Responding to criticism that a shortened schedule jeopardized data quality, the U.S. Census Bureau on Thursday said less than a half percent of census takers interviewing households for the 2020 head count may have falsified their work, suggesting such problems were few and far between.

The statistical agency said in a statement that a preliminary look at the data suggests 0.4% of the hundreds of thousands of census takers, also known as enumerators, may have either falsified data or performed their jobs unsuccessfully.

"Therefore, enumerators who may have falsified data or performed poor quality work were very rare," the statement said.

The Census Bureau issued its statement after a report from their watchdog agency Wednesday that expressed concerns over lapses in quality control checks on the data used for deciding how many congressional seats each state gets and how $1.5 trillion in federal funding is distributed each year. The lapses raised concerns about the quality of the census data, according to the report by the Office of Inspector General.

The report said the Census Bureau failed to complete 355,000 reinterviews of households to verify their information was accurate. Reinterviews also were not conducted with more than a third of the census takers who completed a household interview, and 70,000 cases that were red-flagged for reinterviews were given a pass even though a census clerk was unable to determine if the original interview data was correct, the report said.

About a third of the nation's 130 million households required visits from census takers, while residents in the remaining two-thirds of households self-responded either online, by phone or by mail.

Because of the failure to conduct the reinterviews, the Census Bureau can't provide a full picture of the falsification that may have taken place, said Rob Santos, president of the American Statistical Association.

"Just like with COVID testing, you won't find it if you don't look for it," Santos said Thursday in an email.

Plus, there are other concerns about data quality besides falsification, such as inconsistent responses and the reliance on getting information from neighbors or landlords when residents of a household were unavailable, he said.
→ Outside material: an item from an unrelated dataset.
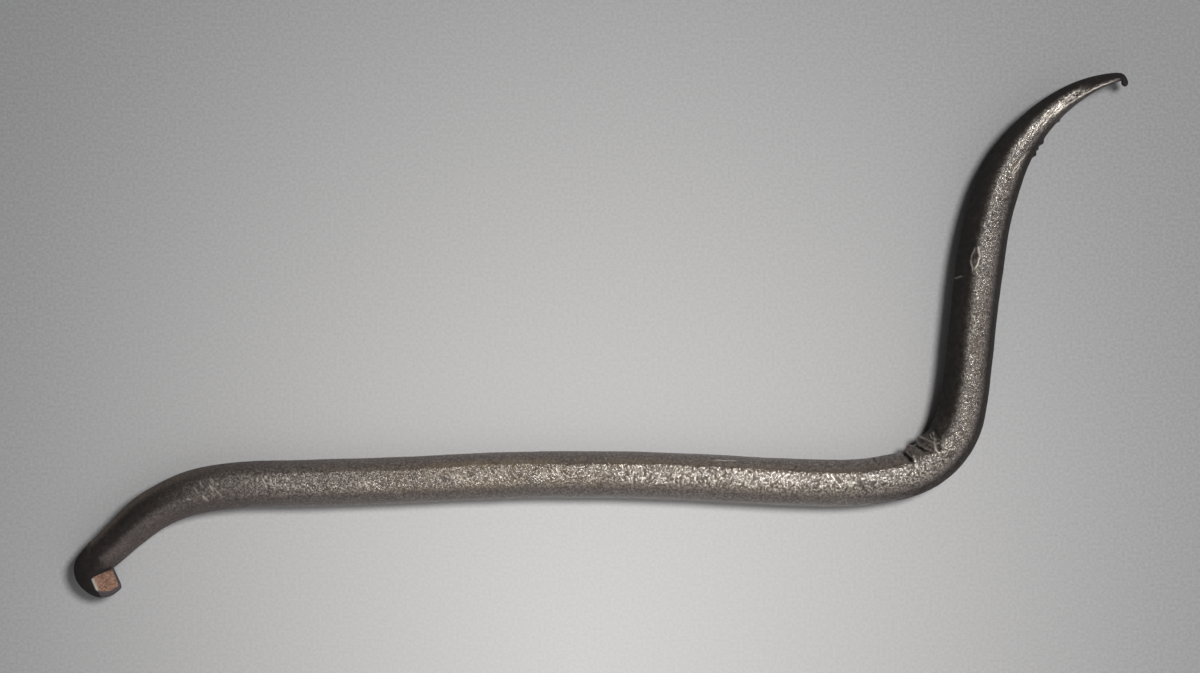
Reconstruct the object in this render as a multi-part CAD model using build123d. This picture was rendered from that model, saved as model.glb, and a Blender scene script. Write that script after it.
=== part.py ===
"""Hand-forged hive tool: one round bar, curled at the heel, bent at the elbow and drawn out to a claw.

The bar's axis lies in one level plane.  The tool lies on its side on the ground plane z = 0, with +X along
the shank and +Y along the arm.  It is built as named sections that meet face to face, square to the axis.
"""
from build123d import *
import math
import os

# ---------------------------------------------------------------- driving dimensions, millimetres and degrees
BAR_DIAMETER = 12.7          # half-inch round stock
ARM_DIAMETER = 13.5          # the arm is upset a little by the bending of the elbow
NECK_DIAMETER = 9.5          # drawn down towards the heel
CLAW_END_DIAMETER = 2.6      # where the claw becomes the point

NECK_START = (-136.1, -60.2)  # axis of the bar where the heel's curl begins, from the middle of the tool
NECK_HEADING = 45.1           # direction of the bar there, towards the shank

AXIS_HEIGHT = ARM_DIAMETER / 2 + 0.03   # the stoutest stretch touches the ground plane

# Each run of the bar: length, turn to the left, diameter at its far end.  Runs are tangent to each other.
NECK_RUNS = [(5.5, 0.0, 9.9), (8.5, -5.0, 10.9)]
NECK_BEND_RUNS = [(20.0, -29.0, 12.3), (16.5, -10.5, BAR_DIAMETER)]
SHANK_RUNS = [(50.0, 2.5, 12.6), (74.0, -6.5, BAR_DIAMETER), (29.5, 2.0, BAR_DIAMETER)]
ELBOW_RUNS = [(19.0, 13.5, 12.9), (24.5, 63.5, ARM_DIAMETER), (12.0, 9.0, 13.3)]
ARM_RUNS = [(30.5, -2.0, ARM_DIAMETER)]
CLAW_RUNS = [(22.0, -12.5, 12.4), (33.5, -40.5, 5.4), (12.0, -20.0, CLAW_END_DIAMETER)]

RING_SPACING = 5.0           # sections of a loft are no further apart than this along the axis
RING_TURN = 8.0              # nor does the bar turn further than this between two of them

# Heel: the curl, seen from above, is a disc beside the end of the neck, with well-rounded rims.
CURL_RADIUS = 6.5
CURL_BACK = 4.1              # disc centre, measured back from the neck's end
CURL_ASIDE = 2.8             # and aside, towards the inside of the curl
CURL_THICKNESS = 9.4
CURL_RIM_RADIUS = 4.0

# Toe: the cut end of the curl.  Places are (back, inwards) from the neck's end, on plan.
TOE_HEART = (5.3, 2.0)       # where the toe's crease meets the neck
TOE_CREASE_END = (7.3, 6.3)
CUT_FACE_INNER = (0.0, 4.2)
CUT_FACE_OUTER = (1.8, 9.1)
TOE_FLAT_RISE = 3.3          # the toe's flat side, above the bar's axis

# Point: the tip is turned over into a tiny ball.
POINT_LENGTH = 1.6
POINT_TIP_DIAMETER = 1.7
POINT_TURN = -35.0
BALL_RADIUS = 1.05
BALL_DROP = 1.0              # ball centre beyond the tip, along the tip's direction
BALL_ASIDE = 0.9             # and to the inside of the hook


# ---------------------------------------------------------------- the bar's axis
class Station:
    """A place on the bar's axis: where it is, which way it heads and how thick the bar is."""

    def __init__(self, x, y, heading, diameter):
        self.x = x
        self.y = y
        self.heading = heading
        self.diameter = diameter

    def plane(self):
        """The plane square to the bar here, with its normal along the bar."""
        angle = math.radians(self.heading)
        ahead = (math.cos(angle), math.sin(angle), 0)
        return Plane(origin=(self.x, self.y, AXIS_HEIGHT), x_dir=(0, 0, 1), z_dir=ahead)

    def step(self, length, turn, diameter):
        """The station at the end of a tangent arc of this length and turn."""
        half_turn = math.radians(turn) / 2
        chord = length if half_turn == 0 else length * math.sin(half_turn) / half_turn
        angle = math.radians(self.heading) + half_turn
        x = self.x + chord * math.cos(angle)
        y = self.y + chord * math.sin(angle)
        return Station(x, y, self.heading + turn, diameter)

    def aside(self, back, inwards):
        """A point on the ground plan, measured back from here and towards the inside of the heel's curl."""
        angle = math.radians(self.heading)
        x = self.x - back * math.cos(angle) + inwards * math.sin(angle)
        y = self.y - back * math.sin(angle) - inwards * math.cos(angle)
        return (x, y)


def stations_of_run(start, length, turn, end_diameter):
    """Stations along one run, start left out, close enough together for a smooth loft."""
    count = max(2, math.ceil(length / RING_SPACING), math.ceil(abs(turn) / RING_TURN))
    stations = []
    for number in range(1, count + 1):
        part = number / count
        diameter = start.diameter + (end_diameter - start.diameter) * part
        stations.append(start.step(length * part, turn * part, diameter))
    return stations


def section(start, runs):
    """A solid for one section of the bar, and the station where it ends."""
    stations = [start]
    for length, turn, end_diameter in runs:
        stations += stations_of_run(stations[-1], length, turn, end_diameter)
    rings = [station.plane() * Circle(station.diameter / 2) for station in stations]
    return loft(rings), stations[-1]


# ---------------------------------------------------------------- the two ends
REACH = 4 * CURL_RADIUS      # longer than anything in the curl


def beyond_line(start, first, second):
    """A tall block that fills the shank's side of a line on plan through two (back, inwards) points."""
    near = Vector(*start.aside(*first))
    far = Vector(*start.aside(*second))
    along = (far - near).normalized() * REACH
    across = along.rotate(Axis.Z, 90)
    outline = Polyline(near - along, far + along, far + along + across, near - along + across, close=True)
    return extrude(make_face(outline), REACH)


def toe_wedge(start):
    """A tall wedge on plan that holds the toe: between its crease and the side of the neck."""
    heart = Vector(*start.aside(*TOE_HEART))
    along_crease = (Vector(*start.aside(*TOE_CREASE_END)) - heart).normalized() * REACH
    along_neck = (Vector(*start.aside(*CUT_FACE_INNER)) - heart).normalized() * REACH
    outline = Polyline(heart, heart + along_crease, heart + along_neck, close=True)
    return extrude(make_face(outline), REACH)


def whole_curl(start):
    """The curled end before it is divided: a rounded disc, drawn out to meet the neck's end face."""
    centre = Vector(*start.aside(CURL_BACK, CURL_ASIDE))
    outer_corner = Vector(*start.aside(0, -NECK_DIAMETER / 2))
    inner_corner = Vector(*start.aside(0, NECK_DIAMETER / 2))
    outer_ahead = Vector(*start.aside(-CURL_RADIUS, -NECK_DIAMETER / 2))
    inner_ahead = Vector(*start.aside(-CURL_RADIUS, NECK_DIAMETER / 2))
    disc = Pos(centre.X, centre.Y) * Circle(CURL_RADIUS)
    stub = make_face(Polyline(outer_corner, outer_ahead, inner_ahead, inner_corner, outer_corner))
    outline = make_hull(disc.edges() + stub.edges())
    curl = extrude(outline, CURL_THICKNESS / 2, both=True)
    rims = curl.faces().sort_by(Axis.Z)[0].edges() + curl.faces().sort_by(Axis.Z)[-1].edges()
    curl = Pos(0, 0, AXIS_HEIGHT) * fillet(rims, CURL_RIM_RADIUS)
    neck_side = beyond_line(start, (0, -NECK_DIAMETER), (0, NECK_DIAMETER))
    return curl - neck_side - beyond_line(start, CUT_FACE_INNER, CUT_FACE_OUTER)


def heel_and_toe(start):
    """The curl's two sections, parted where the toe's flat side begins."""
    curl = whole_curl(start)
    wedge = toe_wedge(start)
    flat_height = AXIS_HEIGHT + TOE_FLAT_RISE
    above_flat = Pos(*start.aside(0, 0), flat_height) * Box(
        2 * REACH, 2 * REACH, REACH, align=(Align.CENTER, Align.CENTER, Align.MIN)
    )
    return curl - wedge, (curl & wedge) - above_flat


def point(start):
    """The drawn-out tip and its tiny turned-over ball."""
    tip = start.step(POINT_LENGTH, POINT_TURN, POINT_TIP_DIAMETER)
    middle = start.step(POINT_LENGTH / 2, POINT_TURN / 2, (start.diameter + tip.diameter) / 2)
    rings = [station.plane() * Circle(station.diameter / 2) for station in (start, middle, tip)]
    ball_x, ball_y = tip.aside(-BALL_DROP, BALL_ASIDE)
    return loft(rings) + Pos(ball_x, ball_y, AXIS_HEIGHT) * Sphere(BALL_RADIUS)


# ---------------------------------------------------------------- the tool
def hive_tool():
    """Every section of the forging, by name, from the toe to the point."""
    start = Station(*NECK_START, NECK_HEADING, NECK_DIAMETER)
    heel, toe = heel_and_toe(start)
    sections = {"toe": toe, "heel": heel}
    bar_runs = {
        "neck": NECK_RUNS,
        "neck_bend": NECK_BEND_RUNS,
        "shank": SHANK_RUNS,
        "elbow": ELBOW_RUNS,
        "arm": ARM_RUNS,
        "claw": CLAW_RUNS,
    }
    station = start
    for name, runs in bar_runs.items():
        sections[name], station = section(station, runs)
    sections["point"] = point(station)
    return sections


os.makedirs("parts", exist_ok=True)
for node, shape in hive_tool().items():
    export_step(shape, f"parts/{node}.step")
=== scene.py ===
"""Looks of a hand-forged hive tool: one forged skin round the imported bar, its finish and its stage.

The bar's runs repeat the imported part's own, in millimetres.  The skin is written in metres, in the same
frame.
"""

import logging
import math
from dataclasses import dataclass, field
from enum import Enum
from typing import Any

import bpy
import numpy as np
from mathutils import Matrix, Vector, noise


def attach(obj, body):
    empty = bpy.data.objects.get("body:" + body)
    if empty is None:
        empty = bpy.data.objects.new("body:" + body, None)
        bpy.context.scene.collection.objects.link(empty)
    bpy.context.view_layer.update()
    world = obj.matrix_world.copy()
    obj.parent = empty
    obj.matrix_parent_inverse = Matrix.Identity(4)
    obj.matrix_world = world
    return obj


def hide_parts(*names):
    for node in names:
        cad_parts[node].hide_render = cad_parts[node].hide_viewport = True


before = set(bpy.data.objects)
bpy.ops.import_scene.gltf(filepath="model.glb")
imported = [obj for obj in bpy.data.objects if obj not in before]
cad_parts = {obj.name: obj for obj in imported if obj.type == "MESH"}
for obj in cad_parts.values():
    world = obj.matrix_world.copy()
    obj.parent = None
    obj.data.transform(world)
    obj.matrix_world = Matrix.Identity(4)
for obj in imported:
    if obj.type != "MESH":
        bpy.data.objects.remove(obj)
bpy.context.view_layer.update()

LOG = logging.getLogger("hive_tool")
MM = 0.001
CAD_NODES = ("toe", "heel", "neck", "neck_bend", "shank", "elbow", "arm", "claw", "point")
SRGB_TOE, SRGB_SLOPE, SRGB_OFFSET, SRGB_POWER = 0.04045, 12.92, 0.055, 2.4
LEAST_LENGTH = 1e-9  # so that no vector is divided by nothing


# ------------------------------ colour and node helpers
def linear(hex_colour: str) -> tuple[float, float, float, float]:
    """Turn an sRGB hex colour into linear light.

    Args:
        hex_colour: six hex digits after a hash sign.

    Returns:
        Linear red, green, blue and full alpha.
    """
    channels = [int(hex_colour[start:start + 2], 16) / 255 for start in (1, 3, 5)]
    straight = [
        value / SRGB_SLOPE if value <= SRGB_TOE
        else ((value + SRGB_OFFSET) / (1 + SRGB_OFFSET)) ** SRGB_POWER
        for value in channels
    ]
    return (*straight, 1.0)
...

"Where are the assessments of these aspects of quality?" Santos said. "They are arguably more important than falsification because they will be more prevalent."

The Associated Press has documented cases of census takers being pressured to enter false information into a computer system about homes they had not visited so they could close cases during the waning days of the once-a-decade national headcount. Other census takers told the AP that they were instructed to make up answers about households where they were unable to get information, in one instance by looking in the windows of homes and in another by basing a guess on the number of cars in a driveway or bicycles in the yard. 

The Census Bureau announced it will miss Thursday's deadline for turning in the numbers used for divvying up congressional seats but aims to deliver a population count of each state in early 2021, as close to the missed deadline as possible.